The following is a guest post from Archives Processing Technician Emily Baumgart.
Although the Library of Congress buildings remain closed to the public during the early months of 2021, its collections can still be a great resource during this time. While working from home, the staff of the Music Division’s Acquisitions & Processing Section has undertaken several surveys of our holdings, one of which focuses on lesbian, gay, bisexual, transgender, and queer (LGBTQ+) creators and artists within the Library of Congress’s performing arts special collections. The artistic community has always had many LGBTQ+ members, and this survey is a resource that highlights the lives and accomplishments of these artists.
Nearly 25% of the Library of Congress’s performing arts special collections, or 119 as of early 2021, include a connection to the LGBTQ+ community. Of these collections, 38 were created by or focus directly on LGBTQ+ individuals, while remaining 81 collections include various materials by or about these artists, including music by and correspondence with members of the LGBTQ+ community. This survey also emphasizes connections between and within our collections: familiar names like Leonard Bernstein and Aaron Copland, for instance, appear throughout many of the collections, showcasing the interconnectedness of the performing arts world.
While well-known artists were and are certainly important, this survey also emphasizes that we have a wealth of information in our collections pertaining to other less prominent LGBTQ+ musicians, dancers, playwrights, and creators. Here are a few such names that you might not already be familiar with.
Lincoln Kirstein (1907-1996) was the impresario behind the New York City Ballet and the short-lived but influential American Ballet Caravan. His wide-ranging interests resulted in a social circle that encompassed artists of all kinds, from ballet dancers to visual artists and important writers of the day. He commissioned and helped fund the creation of the New York State Theater (now the David H. Koch Theater at Lincoln Center), and he received the Presidential Medal of Freedom in 1984. The Library of Congress holds the American Ballet Caravan’s collection of musical scores, as well as correspondence to and from Kirstein in the Modern Music Archives, the Erick Hawkins and Lucia Dlugoszewski Papers, and the Ruth Page Correspondence on Billy Sunday Collection.
Billy Strayhorn (1915-1967) was an important member of the jazz scene. He had a nearly-three-decade collaboration with Duke Ellington and was the composer of many jazz standards including “Take the ‘A’ Train” and “Lush Life.” Strayhorn was openly gay and a champion for many civil rights causes throughout his life. The Library of Congress Music Division holds a large collection of Strayhorn’s documents, including manuscripts of his compositions and arrangements, scripts of musicals by Strayhorn and Ellington, and papers and photographs pertaining to Strayhorn’s life.
Florence Klotz (1920-2006) was a costume designer for films and Broadway productions. Her accolades span both film and theater: she won six Tony awards for her costume designs for musicals directed by Hal Prince, including the original productions of Follies and Pacific Overtures, as well as the 1994 revival of Show Boat, and an Oscar nomination for her costume designs for the film version of A Little Night Music (1977). The Library of Congress’s collection includes her finished designs, some with fabric samples, as well as sketches and research notes.

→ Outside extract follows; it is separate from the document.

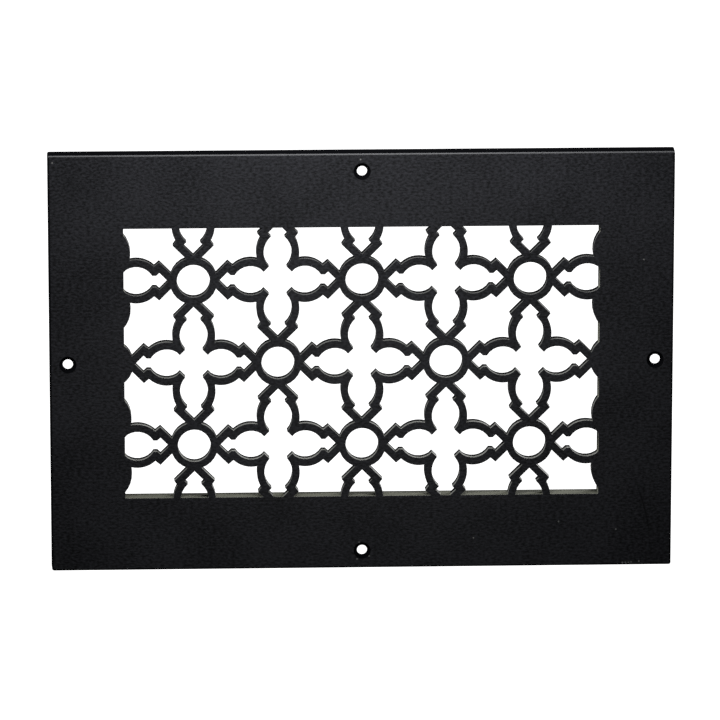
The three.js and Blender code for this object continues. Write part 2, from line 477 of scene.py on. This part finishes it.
# %% Colour
SATIN_BLACK = (0.0185, 0.0190, 0.0225, 1)
DEEP_BLACK = (0.0020, 0.0021, 0.0026, 1)
# A painted highlight for the rounded front edges of the fretwork
EDGE_HIGHLIGHT_GREY = (0.050, 0.051, 0.054, 1)
# A painted highlight for the top of the outer rim's rounding
RIM_HIGHLIGHT_GREY = (0.056, 0.057, 0.060, 1)
NICK_GREY = (0.140, 0.140, 0.135, 1)
WALL_OLIVE = (0.105, 0.107, 0.084, 1)
# A paler olive, a painted highlight on the opening's walls that face left
HIGHLIGHT_OLIVE = (0.230, 0.232, 0.190, 1)
# A painted highlight line for the front of the fretwork's walls
HIGHLIGHT_LINE_GREY = (0.185, 0.187, 0.173, 1)
NEARLY_ALL = 0.9
MOSTLY = 0.8

colour = paint.blend(grains, DEEP_BLACK, SATIN_BLACK)
# The greys and the paler olive below are painted highlights; the deep black on the walls' backs,
# the outer sides, the lower edges and the countersinks is painted shade
for share, tone in (
    (hair * NEARLY_ALL, DEEP_BLACK),
    (fret_edge * MOSTLY, EDGE_HIGHLIGHT_GREY),
    (border_wall * NEARLY_ALL, WALL_OLIVE),
    (border_wall * leftward * NEARLY_ALL, HIGHLIGHT_OLIVE),
    (fret_line * NEARLY_ALL, HIGHLIGHT_LINE_GREY),
    (painted_shade_wall, DEEP_BLACK),
    (outer_side, DEEP_BLACK),
    (lower_edge, DEEP_BLACK),
    (upper_edge, RIM_HIGHLIGHT_GREY),
    (nicks, NICK_GREY),
    (mouth, DEEP_BLACK),
):
    colour = paint.blend(share, colour, tone)
print("nodes up to the colour:", len(paint.tree.nodes))

# %% Gloss
COAT_ROUGHNESS = 0.47
BLOTCH_ROUGHNESS = 0.08
WALL_ROUGHNESS = 0.2
DARK_WALL_GLOSS = 0.3

roughness = COAT_ROUGHNESS + blotches * BLOTCH_ROUGHNESS
roughness = roughness + wall * WALL_ROUGHNESS - painted_shade_wall * DARK_WALL_GLOSS
print("roughness of the coat:", COAT_ROUGHNESS, "and up to", BLOTCH_ROUGHNESS, "more in blotches")

# %% [markdown]
# ## Two shaders in one finish
# The countersinks, the lower edges and the outer sides hardly shine at all. How much a
# surface shines is one number for a whole shader, so the satin coat is mixed with a second,
# dull black shader, and a mask says how much of it shows.

# %% Mix the two
COAT_SHINE = 0.2
DULL_SIDES = 0.93

coat = paint.node(
    "ShaderNodeBsdfPrincipled",
    {},
    {
        "Base Color": colour,
        "Roughness": roughness,
        "Specular IOR Level": COAT_SHINE,
        "Normal": bump,
    },
)
dull = paint.node(
    "ShaderNodeBsdfPrincipled",
    {},
    {"Base Color": DEEP_BLACK, "Roughness": 1.0, "Specular IOR Level": 0.0},
)
dull_side = paint.maths("MAXIMUM", outer_side * DULL_SIDES, lower_edge * MOSTLY)
dull_share = paint.maths("MAXIMUM", mouth, dull_side)
mixed = paint.node("ShaderNodeMixShader", {}, {0: dull_share, 1: coat, 2: dull})
paint.node("ShaderNodeOutputMaterial", {}, {"Surface": mixed})
cover.data.materials.append(paint.finish)
print("finish nodes:", len(paint.tree.nodes))

# %% [markdown]
# ## Floor and light
# The cover is shown on white, as black as it is. On a white floor, a black piece is hard to
# light: the floor throws so much light back that the black turns grey. The floor could be
# made grey and the picture brightened later, but that costs the blacks too. Instead the
# floor is hidden from the light that bounces, and each lamp is shielded, so that it shines
# on the floor alone or on the cover alone. The floor lies well below, out of the way.

# %% The floor
FLOOR_HEIGHT = -0.35
FLOOR_REACH = 12
FLOOR_WHITE = (0.86, 0.86, 0.86, 1)
FLOOR_ROUGHNESS = 0.9


def pale_floor():
    shape = bmesh.new()
    bmesh.ops.create_grid(shape, x_segments=1, y_segments=1, size=FLOOR_REACH)
    bmesh.ops.translate(shape, verts=shape.verts, vec=(0, 0, FLOOR_HEIGHT))
    mesh = bpy.data.meshes.new("pale_floor")
    shape.to_mesh(mesh)
    shape.free()
    floor = bpy.data.objects.new("pale_floor", mesh)
    bpy.context.scene.collection.objects.link(floor)
    bench = PaintBench(bpy.data.materials.new("pale_floor"))
    white = bench.node(
        "ShaderNodeBsdfPrincipled",
        {},
        {"Base Color": FLOOR_WHITE, "Roughness": FLOOR_ROUGHNESS},
    )
    bench.node("ShaderNodeOutputMaterial", {}, {"Surface": white})
    mesh.materials.append(bench.finish)
    return floor


floor = pale_floor()
floor.visible_diffuse = False
floor.visible_glossy = False
print("floor at", FLOOR_HEIGHT, "m")

# %% [markdown]
# ## The lamps
# A small lamp close above the front gives the border its fall from light at the top to dark
# at the bottom. A weak one straight in front fills the fretwork, one far to the left draws
# the light lines on its walls, and one behind shows the hollow back. A wide, even light
# from above, for the floor alone, makes the ground white.

# %% Lamps and their shields
OVERCAST = math.radians(60)


def lamp_at(name, light, at, towards, lit_piece):
    """Places a lamp and shields it, so that its own light falls on one piece."""
    lamp = bpy.data.objects.new(name, light)
    lamp.location = at
    lamp.rotation_euler = (Vector(towards) - Vector(at)).to_track_quat("-Z", "Y").to_euler()
    lamp.visible_camera = False
    bpy.context.scene.collection.objects.link(lamp)
    lit = bpy.data.collections.new(name + " shines on")
    lit.objects.link(lit_piece)
    lamp.light_linking.receiver_collection = lit
    print(name, "shines on", lit_piece.name)


def soft_lamp(name, at, towards, size, power):
    light = bpy.data.lights.new(name, "AREA")
    light.shape = "RECTANGLE"
    light.size, light.size_y = size
    light.energy = power
    lamp_at(name, light, at, towards, cover)


def even_light(name, power):
    light = bpy.data.lights.new(name, "SUN")
    light.angle = OVERCAST
    light.energy = power
    lamp_at(name, light, (0, 0, 1), (0, 0, 0), floor)


soft_lamp(
    "near_lamp", at=(0, -0.15, 0.28), towards=(0, 0, 0.02), size=(0.28, 0.06), power=1.53
)
soft_lamp(
    "front_lamp", at=(0, -0.2, -0.03), towards=(0, 0, -0.03), size=(0.2, 0.1), power=0.075
)
soft_lamp("side_lamp", at=(-0.8, -0.12, 0.45), towards=(0, 0, 0), size=(0.2, 0.4), power=7)
soft_lamp("back_lamp", at=(0.6, 0.35, 0.1), towards=(0, 0, 0), size=(0.3, 0.14), power=9)
even_light("ground_lamp", power=5)

# %% [markdown]
# ## The air of the studio
# The air gives the cover a little light from all round. Seen by the camera it is white, so
# that the ground has no horizon from any side.

# %% Air
AIR_LIGHT = 0.025
AIR_SEEN = 1.2
AIR_COLOUR = (0.92, 0.96, 1, 1)

air = PaintBench(bpy.data.worlds.new("studio"))
seen = air.node("ShaderNodeLightPath", output="Is Camera Ray")
strength = AIR_LIGHT + seen * (AIR_SEEN - AIR_LIGHT)
haze = air.node("ShaderNodeBackground", {}, {"Color": AIR_COLOUR, "Strength": strength})
air.node("ShaderNodeOutputWorld", {}, {"Surface": haze})
bpy.context.scene.world = air.finish
bpy.context.scene.view_settings.view_transform = "Standard"
print("air:", AIR_LIGHT, "on the cover,", AIR_SEEN, "to the camera")

# %% [markdown]
# ## The camera
# The photograph looks down on the cover by about twelve degrees and a little from its left.
# Its outline hardly narrows, so the camera stands well back with a long lens.

# %% Camera
CAMERA_AZIMUTH = math.radians(2.5)
CAMERA_ELEVATION = math.radians(12.2)
CAMERA_DISTANCE = 3.0
CAMERA_LENS = 295.4
SENSOR_WIDTH = 36
FARTHEST_SEEN = 40
AIM = Vector((-1.07, -10.21, 1.12)) * MILLIMETRE

towards_camera = Vector(
    (
        -math.sin(CAMERA_AZIMUTH) * math.cos(CAMERA_ELEVATION),
        -math.cos(CAMERA_AZIMUTH) * math.cos(CAMERA_ELEVATION),
        math.sin(CAMERA_ELEVATION),
    )
)
camera = bpy.data.objects.new("camera", bpy.data.cameras.new("camera"))
camera.data.lens = CAMERA_LENS
camera.data.sensor_width = SENSOR_WIDTH
camera.data.clip_end = FARTHEST_SEEN
camera.location = AIM + towards_camera * CAMERA_DISTANCE
camera.rotation_mode = "QUATERNION"
camera.rotation_quaternion = (-towards_camera).to_track_quat("-Z", "Y")
bpy.context.scene.collection.objects.link(camera)
bpy.context.scene.camera = camera
print("camera at", tuple(round(part, 3) for part in camera.location))

# %% [markdown]
# ## The last step
# The rounding only takes metal away, so the box of the dressed part lies within the box of
# the solid. The scene is brought up to date at the end.

# %% Bring the scene up to date
bpy.context.view_layer.update()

The sexual and gender identity of many historical figures has been obscured over time, and it can be difficult to say how someone may have identified by today’s terminology, especially when little of their personal life is known. On the other hand, there are some figures whose identity is revealed through their private correspondence. We do not wish to ascribe to any person an identity that they may have disagreed with, but at the same time we recognize that many of the LGBTQ+ community’s accomplishments have been hidden through oppression, prejudice, and forced closeting. By increasing awareness of LGBTQ+ identity in the Music Division’s special collections we can make primary source materials more readily accessible for students, educators, and scholars seeking to form their own interpretations of LGBTQ+ creators and their contributions to culture.
This survey does not claim to be comprehensive, neither in terms of identifying every LGBTQ+ artist within the Music Division’s special collections nor in terms of identifying every collection in which those artists are represented. The data used to create this listing come from the subject headings associated with each collection; as a result, there may be LGBTQ+ individuals represented in special collections where they are not included as subject headings. This guide has been compiled in part with the use of secondary sources and other references. The Library of Congress and the Music Division takes no position and makes no suggestions about the sexuality, relationships, or other personal matters of individuals whose collections are in the custody of the Library.
The completed survey is available here. The resource will continue to be revised and updated as more collections are acquired and processed and as more information becomes available.
Resource update: Since the publication of this post, the Library has created a research guide which includes even more resources from the Music Division’s collections.